Problem:
Take the data below and repeat it exactly.

···

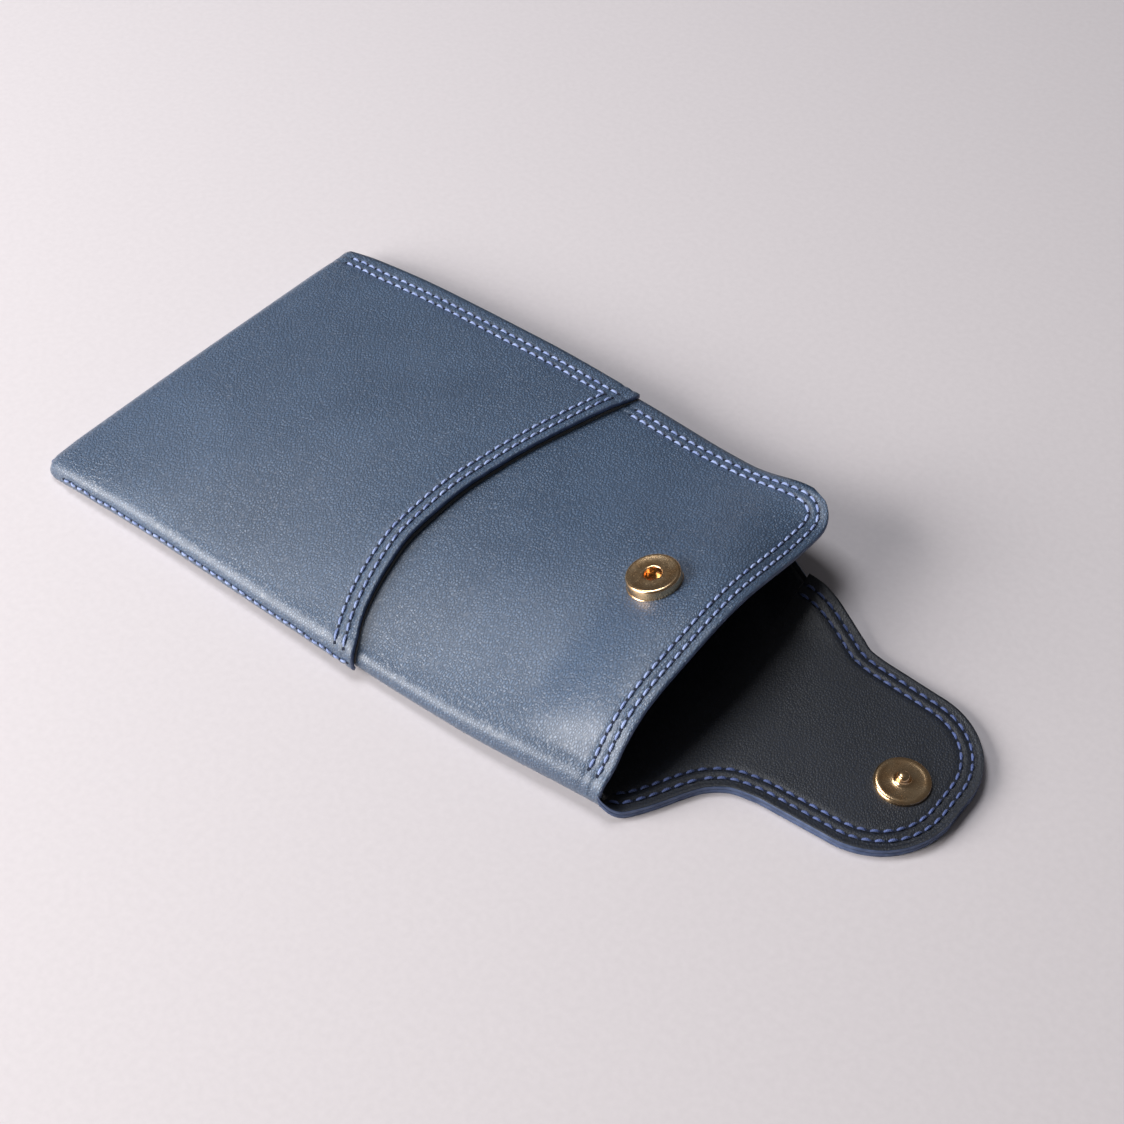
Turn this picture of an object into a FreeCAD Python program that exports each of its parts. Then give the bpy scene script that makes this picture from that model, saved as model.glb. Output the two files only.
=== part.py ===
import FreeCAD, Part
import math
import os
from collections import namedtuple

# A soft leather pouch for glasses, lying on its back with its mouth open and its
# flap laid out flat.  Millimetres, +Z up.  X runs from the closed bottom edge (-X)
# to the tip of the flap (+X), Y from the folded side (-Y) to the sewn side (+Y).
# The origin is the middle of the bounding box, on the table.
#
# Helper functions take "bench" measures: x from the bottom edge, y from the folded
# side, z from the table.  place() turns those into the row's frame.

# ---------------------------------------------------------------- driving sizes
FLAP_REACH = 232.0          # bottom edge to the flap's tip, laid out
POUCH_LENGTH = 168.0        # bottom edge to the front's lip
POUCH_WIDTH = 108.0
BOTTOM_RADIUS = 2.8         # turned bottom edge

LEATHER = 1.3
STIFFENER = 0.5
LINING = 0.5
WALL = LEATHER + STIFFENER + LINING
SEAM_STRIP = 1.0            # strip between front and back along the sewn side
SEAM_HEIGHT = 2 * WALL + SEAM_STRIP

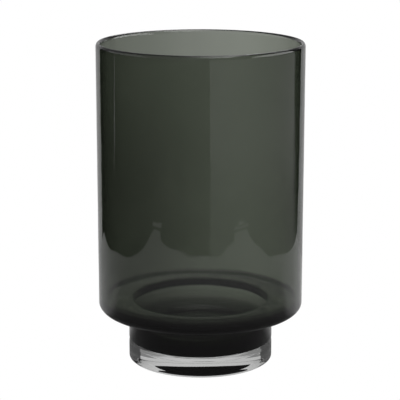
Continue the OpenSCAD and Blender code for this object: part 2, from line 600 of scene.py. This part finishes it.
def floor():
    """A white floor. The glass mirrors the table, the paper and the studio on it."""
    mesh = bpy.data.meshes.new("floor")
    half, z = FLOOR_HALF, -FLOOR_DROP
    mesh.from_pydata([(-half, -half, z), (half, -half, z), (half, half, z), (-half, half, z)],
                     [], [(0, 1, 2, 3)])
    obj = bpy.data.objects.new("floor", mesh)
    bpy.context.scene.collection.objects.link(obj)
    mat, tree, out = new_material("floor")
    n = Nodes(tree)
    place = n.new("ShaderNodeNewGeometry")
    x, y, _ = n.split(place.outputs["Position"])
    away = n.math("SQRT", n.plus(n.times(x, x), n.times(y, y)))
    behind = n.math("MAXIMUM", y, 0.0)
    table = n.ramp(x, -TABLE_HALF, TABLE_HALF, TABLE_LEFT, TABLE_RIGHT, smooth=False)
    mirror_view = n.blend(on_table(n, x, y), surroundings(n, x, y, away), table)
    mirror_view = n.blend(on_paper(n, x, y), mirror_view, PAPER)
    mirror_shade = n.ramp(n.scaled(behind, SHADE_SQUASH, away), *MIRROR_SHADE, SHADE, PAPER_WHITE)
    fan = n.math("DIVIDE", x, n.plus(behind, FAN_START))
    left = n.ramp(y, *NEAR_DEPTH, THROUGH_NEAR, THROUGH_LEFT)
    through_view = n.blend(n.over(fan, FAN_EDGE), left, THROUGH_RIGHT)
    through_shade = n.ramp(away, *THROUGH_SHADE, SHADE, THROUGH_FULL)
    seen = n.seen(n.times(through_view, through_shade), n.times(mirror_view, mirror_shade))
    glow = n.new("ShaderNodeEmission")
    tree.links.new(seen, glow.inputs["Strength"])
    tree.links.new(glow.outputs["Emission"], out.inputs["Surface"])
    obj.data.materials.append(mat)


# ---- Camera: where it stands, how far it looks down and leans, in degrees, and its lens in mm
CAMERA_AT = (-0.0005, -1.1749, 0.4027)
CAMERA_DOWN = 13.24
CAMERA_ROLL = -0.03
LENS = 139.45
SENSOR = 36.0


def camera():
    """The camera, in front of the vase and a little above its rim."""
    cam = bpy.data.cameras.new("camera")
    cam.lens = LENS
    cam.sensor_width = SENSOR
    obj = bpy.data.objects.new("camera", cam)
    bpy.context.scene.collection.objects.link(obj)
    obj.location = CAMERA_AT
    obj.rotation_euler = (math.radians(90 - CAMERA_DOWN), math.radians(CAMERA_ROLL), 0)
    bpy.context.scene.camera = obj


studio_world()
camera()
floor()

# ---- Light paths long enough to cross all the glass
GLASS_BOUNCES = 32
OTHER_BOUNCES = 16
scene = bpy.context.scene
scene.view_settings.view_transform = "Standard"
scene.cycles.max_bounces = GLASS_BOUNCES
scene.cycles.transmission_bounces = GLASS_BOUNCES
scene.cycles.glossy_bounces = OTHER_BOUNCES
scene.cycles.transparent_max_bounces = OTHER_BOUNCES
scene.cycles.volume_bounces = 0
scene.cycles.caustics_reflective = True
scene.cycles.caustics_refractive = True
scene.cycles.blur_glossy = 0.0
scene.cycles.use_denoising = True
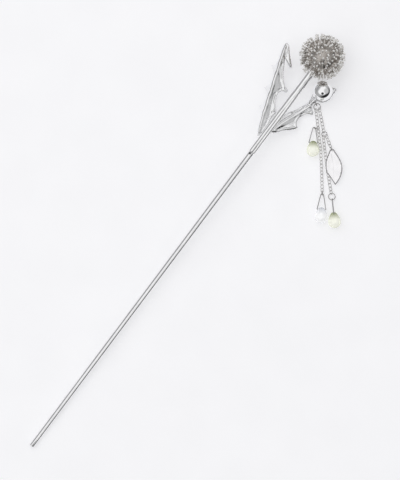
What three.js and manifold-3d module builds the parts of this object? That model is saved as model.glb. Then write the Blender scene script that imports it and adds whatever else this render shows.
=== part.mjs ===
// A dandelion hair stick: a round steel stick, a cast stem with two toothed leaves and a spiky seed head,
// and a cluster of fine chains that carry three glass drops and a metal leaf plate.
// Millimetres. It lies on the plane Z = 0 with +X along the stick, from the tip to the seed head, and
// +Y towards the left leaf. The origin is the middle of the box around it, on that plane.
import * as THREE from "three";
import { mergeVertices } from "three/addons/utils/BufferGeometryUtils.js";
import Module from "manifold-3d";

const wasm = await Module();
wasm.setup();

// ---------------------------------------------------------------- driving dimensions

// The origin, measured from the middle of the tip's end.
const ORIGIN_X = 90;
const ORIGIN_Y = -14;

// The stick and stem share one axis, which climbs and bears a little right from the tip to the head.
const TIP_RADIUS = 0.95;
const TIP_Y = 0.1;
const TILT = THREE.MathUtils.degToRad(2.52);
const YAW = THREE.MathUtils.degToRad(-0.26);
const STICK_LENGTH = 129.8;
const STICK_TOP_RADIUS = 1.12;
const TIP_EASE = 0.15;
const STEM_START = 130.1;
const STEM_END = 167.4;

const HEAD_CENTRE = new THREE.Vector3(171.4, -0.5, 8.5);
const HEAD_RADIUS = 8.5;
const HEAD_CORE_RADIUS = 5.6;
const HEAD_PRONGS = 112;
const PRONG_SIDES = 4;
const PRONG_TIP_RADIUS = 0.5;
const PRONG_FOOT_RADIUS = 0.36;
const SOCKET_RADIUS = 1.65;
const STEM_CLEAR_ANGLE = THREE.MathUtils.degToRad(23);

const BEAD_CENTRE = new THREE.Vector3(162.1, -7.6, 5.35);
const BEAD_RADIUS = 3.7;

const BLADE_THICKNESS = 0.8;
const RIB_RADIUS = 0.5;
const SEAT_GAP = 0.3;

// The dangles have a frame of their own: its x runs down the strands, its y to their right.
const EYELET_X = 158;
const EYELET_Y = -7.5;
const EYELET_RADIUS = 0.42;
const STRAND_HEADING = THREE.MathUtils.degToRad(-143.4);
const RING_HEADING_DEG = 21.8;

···

Written answer:
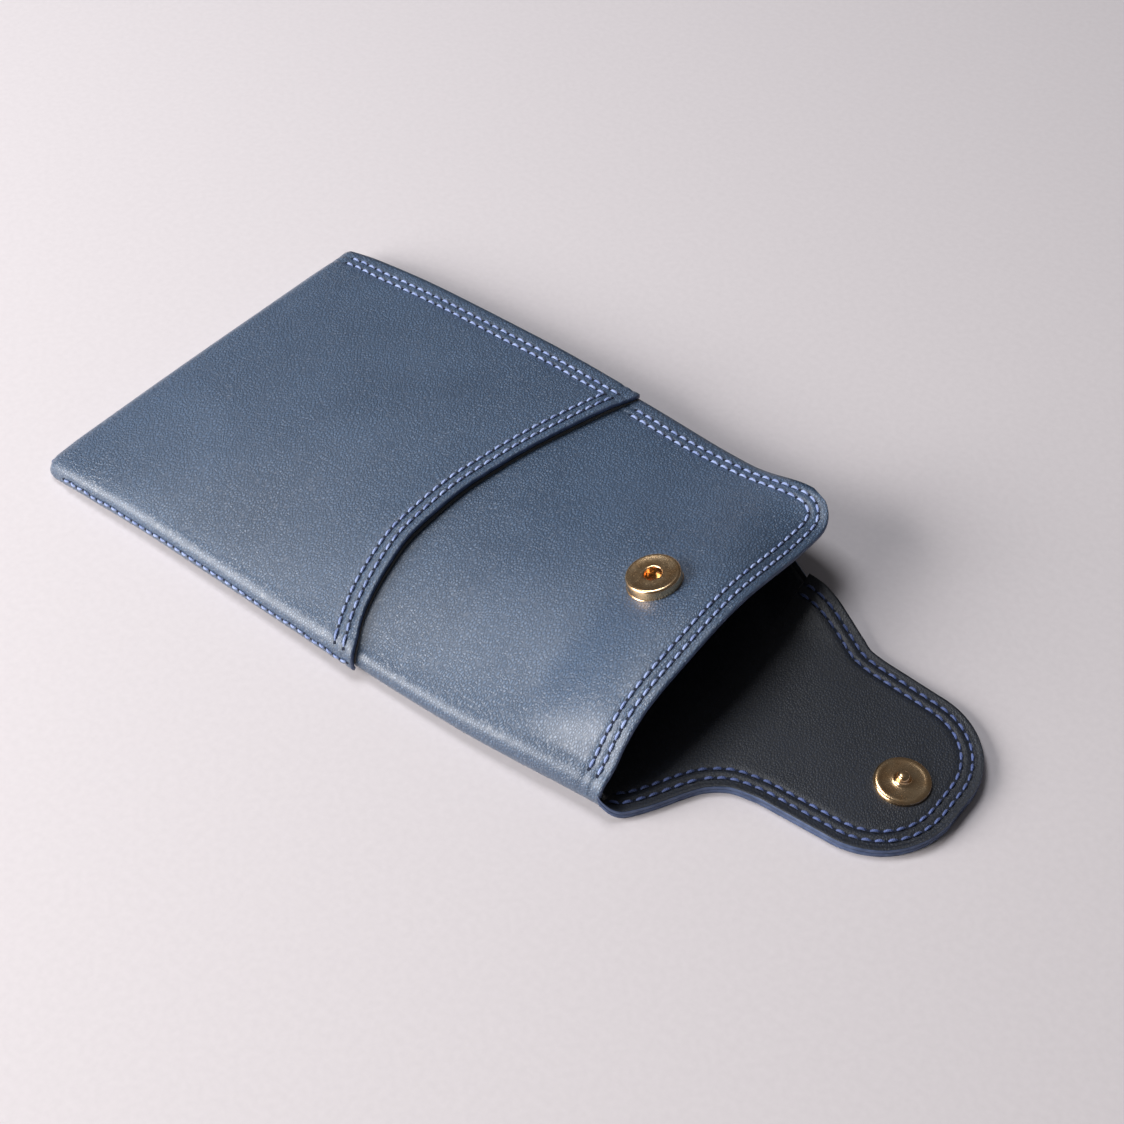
Turn this picture of an object into a FreeCAD Python program that exports each of its parts. Then give the bpy scene script that makes this picture from that model, saved as model.glb. Output the two files only.
=== part.py ===
import FreeCAD, Part
import math
import os
from collections import namedtuple

# A soft leather pouch for glasses, lying on its back with its mouth open and its
# flap laid out flat.  Millimetres, +Z up.  X runs from the closed bottom edge (-X)
# to the tip of the flap (+X), Y from the folded side (-Y) to the sewn side (+Y).
# The origin is the middle of the bounding box, on the table.
#
# Helper functions take "bench" measures: x from the bottom edge, y from the folded
# side, z from the table.  place() turns those into the row's frame.

# ---------------------------------------------------------------- driving sizes
FLAP_REACH = 232.0          # bottom edge to the flap's tip, laid out
POUCH_LENGTH = 168.0        # bottom edge to the front's lip
POUCH_WIDTH = 108.0
BOTTOM_RADIUS = 2.8         # turned bottom edge

LEATHER = 1.3
STIFFENER = 0.5
LINING = 0.5
WALL = LEATHER + STIFFENER + LINING
SEAM_STRIP = 1.0            # strip between front and back along the sewn side
SEAM_HEIGHT = 2 * WALL + SEAM_STRIP

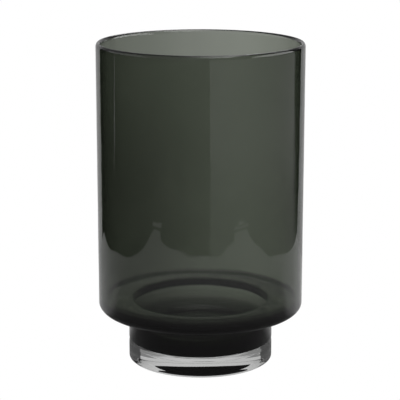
Continue the OpenSCAD and Blender code for this object: part 2, from line 600 of scene.py. This part finishes it.
def floor():
    """A white floor. The glass mirrors the table, the paper and the studio on it."""
    mesh = bpy.data.meshes.new("floor")
    half, z = FLOOR_HALF, -FLOOR_DROP
    mesh.from_pydata([(-half, -half, z), (half, -half, z), (half, half, z), (-half, half, z)],
                     [], [(0, 1, 2, 3)])
    obj = bpy.data.objects.new("floor", mesh)
    bpy.context.scene.collection.objects.link(obj)
    mat, tree, out = new_material("floor")
    n = Nodes(tree)
    place = n.new("ShaderNodeNewGeometry")
    x, y, _ = n.split(place.outputs["Position"])
    away = n.math("SQRT", n.plus(n.times(x, x), n.times(y, y)))
    behind = n.math("MAXIMUM", y, 0.0)
    table = n.ramp(x, -TABLE_HALF, TABLE_HALF, TABLE_LEFT, TABLE_RIGHT, smooth=False)
    mirror_view = n.blend(on_table(n, x, y), surroundings(n, x, y, away), table)
    mirror_view = n.blend(on_paper(n, x, y), mirror_view, PAPER)
    mirror_shade = n.ramp(n.scaled(behind, SHADE_SQUASH, away), *MIRROR_SHADE, SHADE, PAPER_WHITE)
    fan = n.math("DIVIDE", x, n.plus(behind, FAN_START))
    left = n.ramp(y, *NEAR_DEPTH, THROUGH_NEAR, THROUGH_LEFT)
    through_view = n.blend(n.over(fan, FAN_EDGE), left, THROUGH_RIGHT)
    through_shade = n.ramp(away, *THROUGH_SHADE, SHADE, THROUGH_FULL)
    seen = n.seen(n.times(through_view, through_shade), n.times(mirror_view, mirror_shade))
    glow = n.new("ShaderNodeEmission")
    tree.links.new(seen, glow.inputs["Strength"])
    tree.links.new(glow.outputs["Emission"], out.inputs["Surface"])
    obj.data.materials.append(mat)


# ---- Camera: where it stands, how far it looks down and leans, in degrees, and its lens in mm
CAMERA_AT = (-0.0005, -1.1749, 0.4027)
CAMERA_DOWN = 13.24
CAMERA_ROLL = -0.03
LENS = 139.45
SENSOR = 36.0


def camera():
    """The camera, in front of the vase and a little above its rim."""
    cam = bpy.data.cameras.new("camera")
    cam.lens = LENS
    cam.sensor_width = SENSOR
    obj = bpy.data.objects.new("camera", cam)
    bpy.context.scene.collection.objects.link(obj)
    obj.location = CAMERA_AT
    obj.rotation_euler = (math.radians(90 - CAMERA_DOWN), math.radians(CAMERA_ROLL), 0)
    bpy.context.scene.camera = obj


studio_world()
camera()
floor()

# ---- Light paths long enough to cross all the glass
GLASS_BOUNCES = 32
OTHER_BOUNCES = 16
scene = bpy.context.scene
scene.view_settings.view_transform = "Standard"
scene.cycles.max_bounces = GLASS_BOUNCES
scene.cycles.transmission_bounces = GLASS_BOUNCES
scene.cycles.glossy_bounces = OTHER_BOUNCES
scene.cycles.transparent_max_bounces = OTHER_BOUNCES
scene.cycles.volume_bounces = 0
scene.cycles.caustics_reflective = True
scene.cycles.caustics_refractive = True
scene.cycles.blur_glossy = 0.0
scene.cycles.use_denoising = True
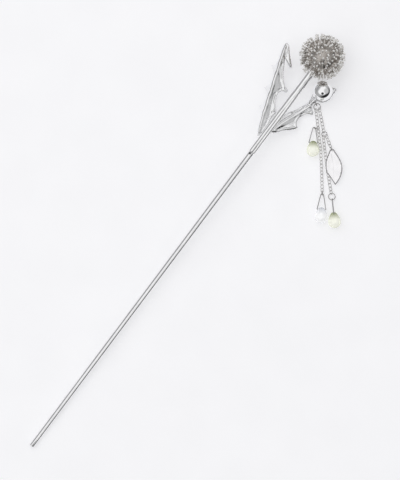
What three.js and manifold-3d module builds the parts of this object? That model is saved as model.glb. Then write the Blender scene script that imports it and adds whatever else this render shows.
=== part.mjs ===
// A dandelion hair stick: a round steel stick, a cast stem with two toothed leaves and a spiky seed head,
// and a cluster of fine chains that carry three glass drops and a metal leaf plate.
// Millimetres. It lies on the plane Z = 0 with +X along the stick, from the tip to the seed head, and
// +Y towards the left leaf. The origin is the middle of the box around it, on that plane.
import * as THREE from "three";
import { mergeVertices } from "three/addons/utils/BufferGeometryUtils.js";
import Module from "manifold-3d";

const wasm = await Module();
wasm.setup();

// ---------------------------------------------------------------- driving dimensions

// The origin, measured from the middle of the tip's end.
const ORIGIN_X = 90;
const ORIGIN_Y = -14;

// The stick and stem share one axis, which climbs and bears a little right from the tip to the head.
const TIP_RADIUS = 0.95;
const TIP_Y = 0.1;
const TILT = THREE.MathUtils.degToRad(2.52);
const YAW = THREE.MathUtils.degToRad(-0.26);
const STICK_LENGTH = 129.8;
const STICK_TOP_RADIUS = 1.12;
const TIP_EASE = 0.15;
const STEM_START = 130.1;
const STEM_END = 167.4;

const HEAD_CENTRE = new THREE.Vector3(171.4, -0.5, 8.5);
const HEAD_RADIUS = 8.5;
const HEAD_CORE_RADIUS = 5.6;
const HEAD_PRONGS = 112;
const PRONG_SIDES = 4;
const PRONG_TIP_RADIUS = 0.5;
const PRONG_FOOT_RADIUS = 0.36;
const SOCKET_RADIUS = 1.65;
const STEM_CLEAR_ANGLE = THREE.MathUtils.degToRad(23);

const BEAD_CENTRE = new THREE.Vector3(162.1, -7.6, 5.35);
const BEAD_RADIUS = 3.7;

const BLADE_THICKNESS = 0.8;
const RIB_RADIUS = 0.5;
const SEAT_GAP = 0.3;

// The dangles have a frame of their own: its x runs down the strands, its y to their right.
const EYELET_X = 158;
const EYELET_Y = -7.5;
const EYELET_RADIUS = 0.42;
const STRAND_HEADING = THREE.MathUtils.degToRad(-143.4);
const RING_HEADING_DEG = 21.8;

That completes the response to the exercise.